Today really is a new time. And if you are at all convinced by what I’ve written here consider becoming a revolutionary and sanctioning your own work, your fellows’ work. Think about anointing each other as artists and helping each other shoulder any financial burdens instead depleting your bank account. Think about bringing your books to life with your own hands.
These are the days of miracles and wonders and they’re not all bad.
And look for me to be there with you. I’ve sworn off contests. I recently wrote a novel and was so discouraged by the legacy publishing world’s chokehold on the market that I published it myself. I had to give up the prestige of having an agent and a house, but in the indie-publishing world I have found a sense of excitement and fun that I have not seen for a long while.

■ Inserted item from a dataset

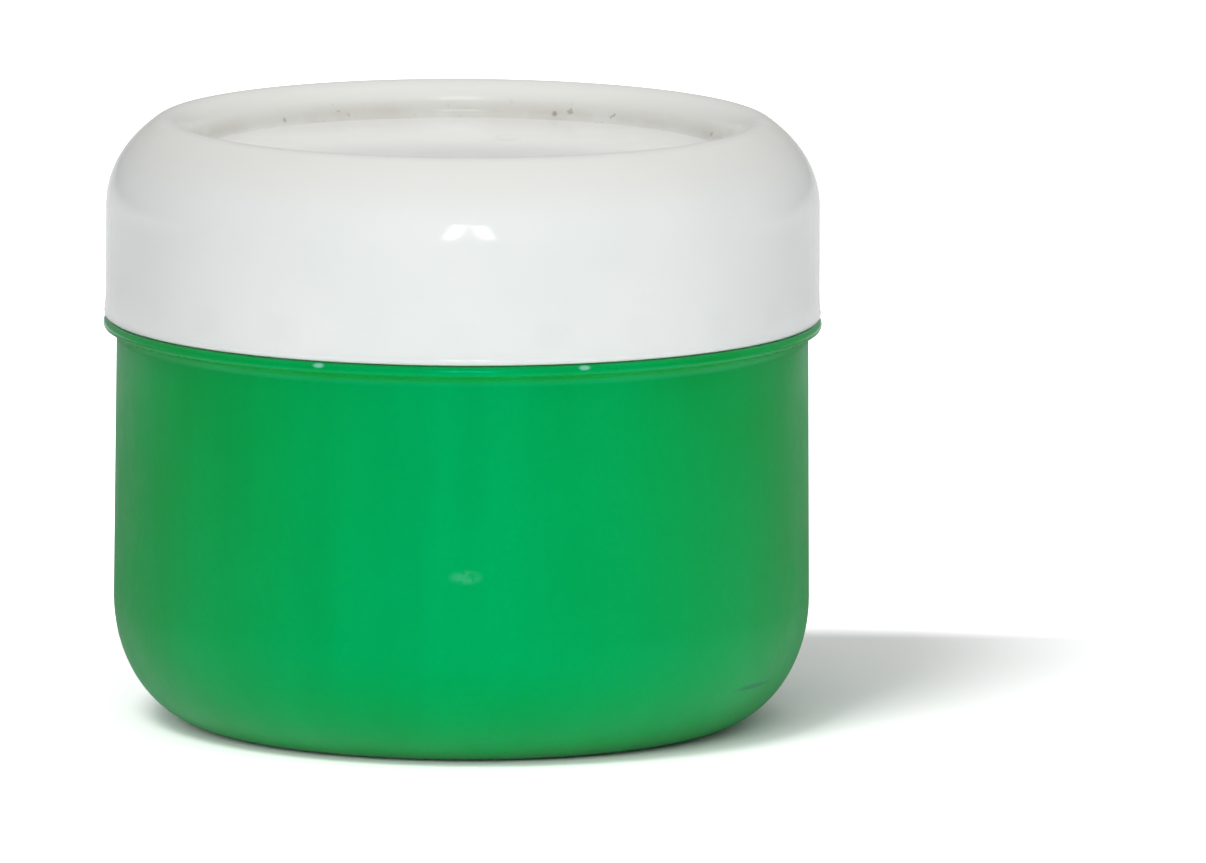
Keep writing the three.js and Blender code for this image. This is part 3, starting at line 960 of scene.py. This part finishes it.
def light_pieces(pieces, lid):
    """Large dim lamps that don't show as reflections."""
    overhead = soft_light("overhead", 0, 74, distance=1.0, size=(1.3, 1.0), radiance=0.36)
    back_fill = soft_light("back_fill", 180, 28, distance=1.0, size=(1.2, 0.6), radiance=1.3)
    for lamp in (overhead, back_fill):
        lamp.visible_glossy = False
        only_light(lamp, pieces)
    # The sides of the lid alone would be too dark without lamps of their own.
    for azimuth in (-SIDE_FILL_AZIMUTH, SIDE_FILL_AZIMUTH):
        lamp = soft_light("side_fill", azimuth, 22, distance=1.0, size=(1.0, 0.7), radiance=0.36)
        lamp.visible_glossy = False
        only_light(lamp, [lid])


def light_scene(floor, pieces, lid):
    make_world()
    # A pair of window-like panels by the camera gives the twin highlight on the lid.
    for side in (-1, 1):
        soft_light(
            "front_panel",
            0,
            20,
            distance=0.6,
            size=PANEL_SIZE,
            radiance=6.5,
            shift=PANEL_MIDDLE + side * PANEL_APART,
            lean=side * PANEL_LEAN,
        )
    light_floor(floor)
    light_pieces(pieces, lid)
    bpy.context.scene.view_settings.view_transform = "Standard"


def place_camera():
    data = bpy.data.cameras.new("camera")
    data.lens = data.sensor_width * CAMERA_DISTANCE / VIEW_WIDTH
    data.clip_end = CAMERA_REACH
    camera = bpy.data.objects.new("camera", data)
    back = direction(0.0, math.degrees(CAMERA_ELEVATION))
    up = Vector((0.0, math.sin(CAMERA_ELEVATION), math.cos(CAMERA_ELEVATION)))
    aim = Vector((AIM_RIGHT, 0.0, AIM_HEIGHT)) - up * AIM_DOWN
    camera.location = aim + back * CAMERA_DISTANCE
    level = (-back).to_track_quat("-Z", "Y")
    camera.rotation_euler = (level @ Quaternion((0.0, 0.0, 1.0), CAMERA_ROLL)).to_euler()
    bpy.context.scene.collection.objects.link(camera)
    bpy.context.scene.camera = camera


# ---- Build ----

jar = finish_piece(make_jar(), "jar", "jar_body", jar_plastic())
paint = finish_piece(make_paint(), "jar", "paint_fill", wet_paint())
liner = finish_piece(make_liner(), "liner", "liner_disc", liner_foam())
inner_cap = finish_piece(make_inner_cap(), "lid", "inner_cap", cap_plastic())
lid = finish_piece(make_lid(), "lid", "lid_shell", lid_plastic())
light_scene(make_floor(), [jar, paint, liner, inner_cap, lid], lid)
place_camera()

People help each other – all the time. We know we’ve gone off the reservation into a world where we have no Great Power to say we are “real writers” and no one to blame if our work falls short. We are taking it straight to the readers to see what they have to say. Poets can easily do the same.
But if you do decide to stay on the contest course – read this over one more time. It’s poker, baby – you have to wait for the right hand, then bet big.